I’ve been following Laura Bramon Good’s writing since she spent some time at SPU as the year’s Milton Fellow, leading the Milton Center writers’ group. She’s an excellent writer with a big heart, and I love her contributions to the Good Letters blog at Image.
This week, she’s written on the new Soderbergh film, The Girlfriend Experience. Here’s an excerpt:
I’ve seen The Girlfriend Experience twice: once, under the guise of professional development for my anti-human trafficking day-job, and again, because I was eager to show Ben something that I thought had real worth in the larger conversation about the economy of sex.

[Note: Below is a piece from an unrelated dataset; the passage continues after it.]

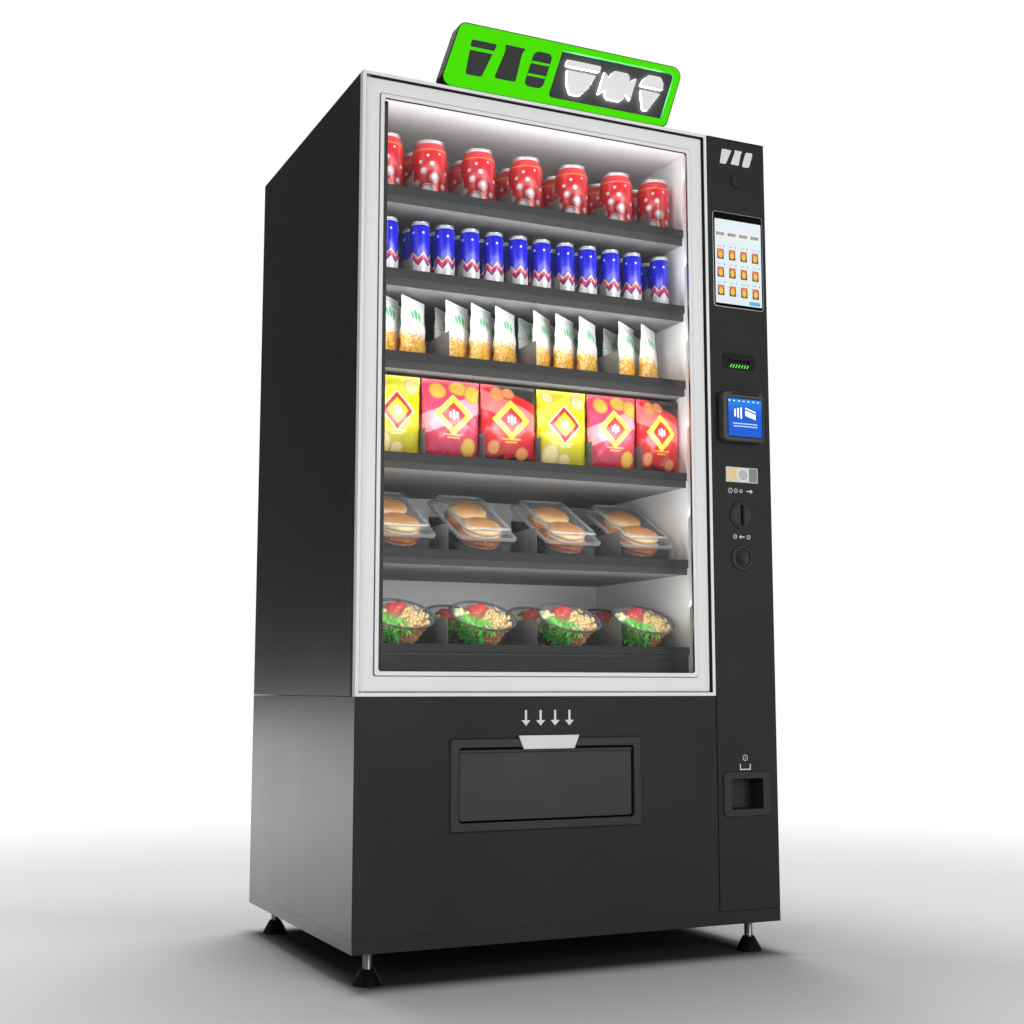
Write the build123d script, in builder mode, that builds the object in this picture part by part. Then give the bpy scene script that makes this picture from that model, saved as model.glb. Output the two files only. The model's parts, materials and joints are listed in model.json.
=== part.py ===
from build123d import *
from math import cos, radians, sin
from pathlib import Path

# Snack vending machine: glass-fronted cabinet, control column, delivery bin and roof sign.

Path("parts").mkdir(exist_ok=True)

# ---------------------------------------------------------------- driving dimensions, mm
# X runs to the machine's right, Y to its back, Z up from the floor.

cabinet_width = 1050
cabinet_depth = 807
foot_height = 71
plinth_height = 29.5
lower_height = 491          # plinth top to the seam under the glass door
upper_height = 1361         # seam to the roof
sheet = 2                   # side, rear and front sheet
roof_sheet = 3
shell_seam = 1              # shadow line between lower and upper panels
running_clearance = 0.05    # radial, pin in bore
joint_gap = 0.2             # between the sheets of one panel set
slide_clearance = 0.3       # between flat faces that slide
mount_gap = 1               # play of a module in its cut-out
pin_end_gap = 1             # hinge pin's end to the end of its bore

column_width = 165.5        # control column at the right
column_seam = 2
lock_height = 1746.5        # lock's axis above the plinth
latch_notch = (50, 12)      # room for the lock's cam in the partition, below and above its axis
surround_depth = 33         # frame around the glass door
surround_border = 7.5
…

Walking out of the dark theater—Ben in his hospital scrubs, me, giddy and talkative and tripping over an armload of dry-cleaning—his reaction was similar to the one he had had that evening by the highway in Wyoming. This time, though, his voice was less incredulous and more sober.“I don’t understand,” he said, “why you like it so much.”
We walked silently down the brightly carpeted hallway of the theater. I waited for him to say something more. I started prattling about beauty and truth; I may have quoted Keats’ “Ode on a Grecian Urn.” I could not stop myself.
“The last scene,” I said, “I love it. It completely dramatizes the link between pornography and prostitution.”
“It’s about a lonely guy who wants to have sex.”
“But they don’t actually have sex.”
“But he pays her to do what he wants her to do.”
By the time we made it to the sidewalk, we were pitching for a quarrel.
I appreciated Good’s write-up on THE GIRLFRIEND EXPERIENCE, which is my favorite film of the year so far.